Keep and evolve shared data structures as in-tree C code (ds_vec, ds_hashmap) instead of adding an external C library dependency or rewriting userspace tools in C++.

Why This Decision

1. Fits the existing project model

libbpf-tools userspace code is C-based. Keeping shared utilities in C avoids a mixed-language toolchain and keeps build, debugging, packaging, and review flows consistent with the rest of the directory.

2. Dependency and packaging discipline

In-tree C helpers introduce no new external runtime/build dependency. This helps distro packaging, minimal build environments, and reproducible CI behavior.

3. License and provenance clarity

The helpers are under project-compatible licensing and avoid introducing third-party code provenance and update policy overhead in a fast-moving systems repository.

4. Operational simplicity for low-level tools

These tools run in constrained and diverse environments. A small C helper with explicit memory behavior is easier to reason about in this context than adding a C++ runtime surface or third-party dependency lifecycle.

5. API control for this codebase

The helper API is intentionally small and explicit (ds_-prefixed symbols).
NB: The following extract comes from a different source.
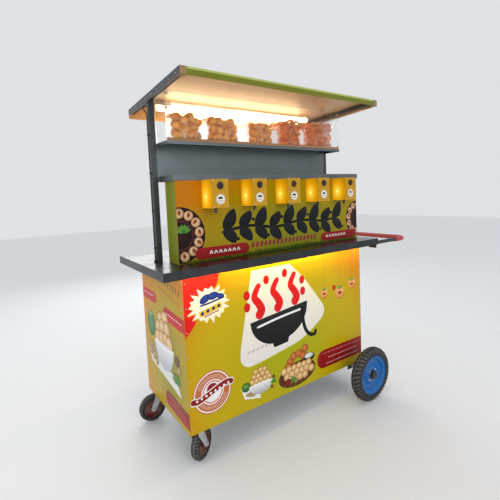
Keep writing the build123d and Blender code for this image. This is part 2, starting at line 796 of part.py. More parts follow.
tyre_out = wheel_standoff
tyre_in = wheel_standoff - wheel_width
tyre_mid = (tyre_out + tyre_in) / 2
tyre_span = wheel_radius - rim_radius
outer_foot = rim_radius + tyre_span * 9 / 46
inner_foot = rim_radius + tyre_span * 11 / 46
tyre_flank = rim_radius + tyre_span * 25 / 46
tyre_crown = rim_radius + tyre_span * 37 / 46
tread_edge = rim_radius + tyre_span * 87 / 92
for side_name, side in (("front", -1), ("back", 1)):
    with BuildPart() as wheel_hub:
        # a turned hub with a closed cap, on a running bore
        bore = axle_radius + running_clearance
        wheel_ring(side, [
            (0, hub_outer - hub_cap), (bore, hub_outer - hub_cap), (bore, hub_inner),
            (hub_radius, hub_inner), (hub_radius, hub_outer - 3.0), (hub_radius - 3.0, hub_outer),
            (0, hub_outer),
        ])
    save(wheel_hub, f"{side_name}_wheel_hub")

    with BuildPart() as wheel_disc:
        # a dished disc in one piece with its rim
        seat = hub_radius + touch_gap / 3
        dish = tyre_out - 18.0
        half_seat = 19.0
        wheel_ring(side, [
            (seat, dish), (46.0, dish), (62.0, dish - 12.0), (84.0, dish - 8.0),
            (96.0, tyre_mid + 6.0), (96.0, tyre_mid - half_seat), (rim_radius - 4.0, tyre_mid - half_seat - 2.0),
            (rim_radius, tyre_mid - half_seat - 6.0), (rim_radius, tyre_mid - half_seat - 6.0 + rim_sheet),
            (bead_radius, tyre_mid - half_seat + rim_sheet), (bead_radius - 3.0, tyre_mid - half_seat + 6.0),
            (bead_radius - 3.0, tyre_mid + half_seat - 6.0), (bead_radius, tyre_mid + half_seat - rim_sheet),
            (rim_radius, tyre_mid + half_seat + 6.0 - rim_sheet), (rim_radius, tyre_mid + half_seat + 6.0),
            (rim_radius - 4.0, tyre_mid + half_seat + 2.0), (96.0, tyre_mid + half_seat),
            (86.0, dish - 8.0 + rim_sheet), (63.0, dish - 12.0 + rim_sheet),
            (47.0, dish + rim_sheet), (seat, dish + rim_sheet),
        ])
    save(wheel_disc, f"{side_name}_wheel_disc")

    with BuildPart() as wheel_tyre:
        # a carcass open towards the rim
        gap = touch_gap / 3
        foot = bead_radius + gap
        wheel_ring(side, [
            (foot, tyre_mid - half_seat + rim_sheet + 1.0), (rim_radius + gap + 1.0, tyre_mid - half_seat - 3.0),
            (outer_foot, tyre_in + 4.0), (tyre_flank, tyre_in), (tyre_crown, tyre_in + 5.0),
            (tread_edge, tyre_in + 14.0),
            (wheel_radius, tyre_mid - 9.0), (wheel_radius, tyre_mid + 9.0), (tread_edge, tyre_out - 14.0),
            (tyre_crown, tyre_out - 5.0), (tyre_flank, tyre_out), (outer_foot, tyre_out - 4.0),
            (rim_radius + gap + 1.0, tyre_mid + half_seat + 3.0), (foot, tyre_mid + half_seat - rim_sheet - 1.0),
            (foot, tyre_mid + half_seat - rim_sheet - 1.0 - tyre_wall),
            (inner_foot, tyre_out - 4.0 - tyre_wall), (tyre_flank, tyre_out - tyre_wall),
            (tyre_crown, tyre_mid + 9.0), (tyre_crown, tyre_mid - 9.0), (tyre_flank, tyre_in + tyre_wall),
            (inner_foot, tyre_in + 4.0 + tyre_wall), (foot, tyre_mid - half_seat + rim_sheet + 1.0 + tyre_wall),
        ])
    save(wheel_tyre, f"{side_name}_wheel_tyre")

# --------------------------------------------------------------------- casters
plate_under = frame_height - caster_plate_sheet
race_under = plate_under - caster_race_height
crown_top = race_under - touch_gap
crown_under = crown_top - caster_crown_sheet
pin_head_height = 8.0
with BuildPart() as caster_plates:
    # each plate carries a race and the kingpin with its head
    for cx, cy in caster_spots:
        length, width = caster_plate_size
        block(
            (cx - length / 2, cy - width / 2, plate_under),
            (cx + length / 2, cy + width / 2, frame_height),
        )
        rod((cx, cy, race_under), (0, 0, 1), caster_race_radius, caster_race_height)
        rod((cx, cy, crown_under - touch_gap), (0, 0, 1), kingpin_radius, race_under - crown_under + touch_gap)
        rod((cx, cy, crown_under - touch_gap), (0, 0, -1), kingpin_head, pin_head_height)
    for bx, by in caster_bolts:
        rod((bx, by, plate_under), (0, 0, 1), caster_hole_radius, caster_plate_sheet, mode=Mode.SUBTRACT)
save(caster_plates, "caster_plates")

bolt_head_radius = 7.0
bolt_head_height = 5.0
with BuildPart() as caster_bolt_set:
    # head under the plate, nut on the pad
    for bx, by in caster_bolts:
        grip_length = caster_plate_sheet + angle_wall
        rod((bx, by, plate_under), (0, 0, 1), caster_bolt_radius, grip_length + bolt_head_height + 2.0)
        rod((bx, by, plate_under), (0, 0, -1), bolt_head_radius, bolt_head_height)
        rod((bx, by, plate_under + grip_length), (0, 0, 1), bolt_head_radius, bolt_head_height)
save(caster_bolt_set, "caster_bolts")

for side_name, (cx, cy), turn in (
    ("front", caster_spots[0], front_caster_turn),
    ("back", caster_spots[1], back_caster_turn),
):
    trail = Vector(math.cos(math.radians(turn)), math.sin(math.radians(turn)), 0)
    across = Vector(-trail.Y, trail.X, 0)
    centre = Vector(cx, cy, caster_radius) + trail * caster_trail
    # sketches on this plane: along the trail, then up; its normal is the wheel's axis
    wheel_plane = Plane(origin=centre, x_dir=trail, z_dir=across * -1)
    pin_bore = kingpin_radius + running_clearance
    leg_outer = caster_leg_gap + caster_leg_wall

    with BuildPart() as caster_fork:
        rod((cx, cy, crown_under), (0, 0, 1), caster_crown_radius, caster_crown_sheet)
        rise = crown_under - caster_radius
        for start in (caster_leg_gap, -leg_outer):
            with BuildSketch(wheel_plane.offset(start)):
                with BuildLine():
                    Polyline(
                        (-caster_trail - 16.0, rise + caster_crown_sheet), (-caster_trail + 18.0, rise + caster_crown_sheet),
                        (12.0, 8.0), (12.0, -6.0), (6.0, -12.0), (-6.0, -12.0), (-12.0, -6.0),
                        (-caster_trail - 16.0, rise - 18.0), close=True,
                    )
                make_face()
            extrude(amount=caster_leg_wall)
        # ears join the legs to the crown
        with BuildSketch(Plane(origin=(cx, cy, crown_under), x_dir=trail, z_dir=(0, 0, 1))):
            with Locations((1.0, 0)):
                Rectangle(34.0, 2 * leg_outer)
        extrude(amount=caster_crown_sheet)
        rod((cx, cy, crown_under), (0, 0, 1), pin_bore, caster_crown_sheet, mode=Mode.SUBTRACT)
        with BuildSketch(wheel_plane.offset(-leg_outer)):
            Circle(pin_bore)
        extrude(amount=2 * leg_outer, mode=Mode.SUBTRACT)
    save(caster_fork, f"{side_name}_caster_fork")

    with BuildPart() as caster_axle:
        with BuildSketch(wheel_plane.offset(-leg_outer)):
            Circle(kingpin_radius)
        extrude(amount=2 * leg_outer)
        for start, amount in ((leg_outer, 6.0), (-leg_outer, -6.0)):
            with BuildSketch(wheel_plane.offset(start)):
                RegularPolygon(10.5, 6)
            extrude(amount=amount)
    save(caster_axle, f"{side_name}_caster_axle")

    rim_half = caster_rim_width / 2
    with BuildPart() as caster_rim:
        # a dished centre with a bored boss
        with BuildSketch(wheel_plane.offset(-rim_half)):
            Circle(caster_rim_radius)
            Circle(pin_bore, mode=Mode.SUBTRACT)
        extrude(amount=caster_rim_width)
        for start, amount in ((rim_half, -9.0), (-rim_half, 9.0)):
            with BuildSketch(wheel_plane.offset(start)):
                Circle(caster_rim_radius - 5.0)
                Circle(17.0, mode=Mode.SUBTRACT)
            extrude(amount=amount, mode=Mode.SUBTRACT)
        boss = caster_leg_gap - 1.0
        for start in (rim_half, -boss):
            with BuildSketch(wheel_plane.offset(start)):
                Circle(15.0)
                Circle(pin_bore, mode=Mode.SUBTRACT)
            extrude(amount=boss - rim_half)
    save(caster_rim, f"{side_name}_caster_rim")

    with BuildPart() as caster_tyre:
        with BuildSketch(wheel_plane.offset(-caster_width / 2)):
            Circle(caster_radius)
            Circle(caster_rim_radius + running_clearance, mode=Mode.SUBTRACT)
        extrude(amount=caster_width)
        outer = caster_tyre.edges().filter_by(GeomType.CIRCLE).group_by(SortBy.RADIUS)[-1]
        fillet(outer, radius=12.0)
    save(caster_tyre, f"{side_name}_caster_tyre")

# ---------------------------------------------------------------- sliding doors
track_low = floor_top
track_high = counter_under - angle_leg
rail_x0, rail_x1 = in_x0 + angle_leg + touch_gap, in_x1 - angle_leg - touch_gap
groove_ys = [track_y0 + track_wall, track_y0 + 2 * track_wall + door_groove]
with BuildPart() as door_tracks:
    # a double channel on the floor and one under the top rail
    for low, high, floor in (
        (track_low, track_low + track_height, 0),
        (track_high - 2 * track_height, counter_under - angle_wall, 1),
    ):
        block((rail_x0, track_y0, low), (rail_x1, track_y0 + track_depth, high))
        for groove_y in groove_ys:
            cut_low = low + track_wall if floor == 0 else low
            cut_high = high if floor == 0 else high - track_wall
            block(
                (rail_x0, groove_y, cut_low), (rail_x1, groove_y + door_groove, cut_high),
                mode=Mode.SUBTRACT,
            )
save(door_tracks, "door_tracks")

door_low = track_low + track_wall + touch_gap
door_high = track_high - track_height / 2
door_middle = (rail_x0 + rail_x1) / 2
side_play = (door_groove - door_sheet) / 2
for door_name, groove_y, low_x, high_x, cup_x in (
    ("left_door", groove_ys[1], rail_x0 + door_end_gap, door_middle + door_overlap, rail_x0 + 60.0),
    ("right_door", groove_ys[0], door_middle - door_overlap, rail_x1 - door_end_gap, rail_x1 - 60.0),
):
    with BuildPart() as door:
        face_y = groove_y + side_play + door_sheet
        block((low_x, groove_y + side_play, door_low), (high_x, face_y, door_high))
        cup_z = (door_low + door_high) / 2
        rod((cup_x, face_y, cup_z), (0, -1, 0), door_cup_radius, door_cup_depth, mode=Mode.SUBTRACT)
    save(door, door_name)
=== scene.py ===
# %% [markdown]
# # A push vending cart
# A sheet-clad cart for hollow snack balls served with flavoured water. This notebook puts the finishes
# and the small fittings on a fixed metal frame, from the shared tools to the camera.

# %%
import bpy
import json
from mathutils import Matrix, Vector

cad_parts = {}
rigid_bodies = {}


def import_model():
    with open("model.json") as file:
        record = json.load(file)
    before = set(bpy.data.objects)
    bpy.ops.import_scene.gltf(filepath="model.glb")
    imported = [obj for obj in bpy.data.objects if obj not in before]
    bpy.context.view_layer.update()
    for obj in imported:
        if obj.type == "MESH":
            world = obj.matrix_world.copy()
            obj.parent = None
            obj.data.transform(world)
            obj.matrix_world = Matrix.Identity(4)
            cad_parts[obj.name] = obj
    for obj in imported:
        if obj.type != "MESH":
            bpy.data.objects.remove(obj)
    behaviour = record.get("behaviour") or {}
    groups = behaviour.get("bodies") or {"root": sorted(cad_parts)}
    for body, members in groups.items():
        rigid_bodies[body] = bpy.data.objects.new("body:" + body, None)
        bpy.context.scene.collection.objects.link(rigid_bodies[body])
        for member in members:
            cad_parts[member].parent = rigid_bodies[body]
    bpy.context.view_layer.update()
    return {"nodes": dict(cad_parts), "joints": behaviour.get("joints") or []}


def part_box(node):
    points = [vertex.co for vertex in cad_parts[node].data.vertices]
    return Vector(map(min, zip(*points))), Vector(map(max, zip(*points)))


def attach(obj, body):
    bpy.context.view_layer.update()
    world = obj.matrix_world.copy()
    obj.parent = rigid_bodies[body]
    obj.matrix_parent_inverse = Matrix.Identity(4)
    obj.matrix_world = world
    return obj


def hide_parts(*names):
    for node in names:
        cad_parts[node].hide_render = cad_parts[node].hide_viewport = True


for thing in list(bpy.data.objects):
    bpy.data.objects.remove(thing)
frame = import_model()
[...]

We can tailor behavior and conventions to libbpf-tools needs without inheriting unrelated features or semantics from broader-purpose libraries.

Addressing the Quality Concern Directly

The concern is valid: custom containers can regress in correctness if not constrained.

To reduce that risk, let's apply the following controls:

  1. Narrow API surface
  • Keep only operations currently needed by libbpf-tools.
  • Avoid feature creep (iterators with hidden ownership, allocator plugins, etc.).
  1. Defensive implementation choices already in place
  • ds_ symbol prefixing to avoid collisions with libbpf symbols.
  • Hash map node layout with alignment-safe value placement (key_stride separate from key_size).
  • Clear key-usage contract in docs: struct keys must be zero-initialized when padding is possible.
  1. Unit-test coverage in-tree
  • Behavioral coverage for insert/find/update/delete/iteration/clear/resize.
  • Coverage for less obvious correctness cases:
    • char-key + 64-bit value alignment expectations,
    • struct-key padding behavior and correct usage pattern.
  1. Keep implementation understandable
  • Prefer straightforward algorithms over clever abstractions.
  • Maintain comments where misuse is likely (key padding, ownership, expected complexity).

Alternatives Considered

A) External C container library (for example, uthash/c-vector style)

Pros:

  • Mature and widely used.
  • Less custom code to maintain.

Cons:

  • Adds third-party dependency/provenance and update policy burden.
  • API/behavior may not align exactly with libbpf-tools requirements.
  • Extra maintenance cost for vendoring, sync, and compatibility handling.

Decision: not selected.

B) C++ standard library containers (std::vector, std::unordered_map)

Pros:

  • Mature implementations and familiar abstractions.

Cons:

  • Introduces mixed-language build/runtime concerns in a C-focused directory.
  • Changes toolchain assumptions and potential ABI/runtime expectations.
  • Larger conceptual and operational delta than required for this scope.

Decision: not selected.

Consequences

Positive:

  • No new external dependence.
  • Consistent C-only workflow in libbpf-tools.
  • Reusable shared helper across tools.

Negative:

  • We own correctness and maintenance of the codes.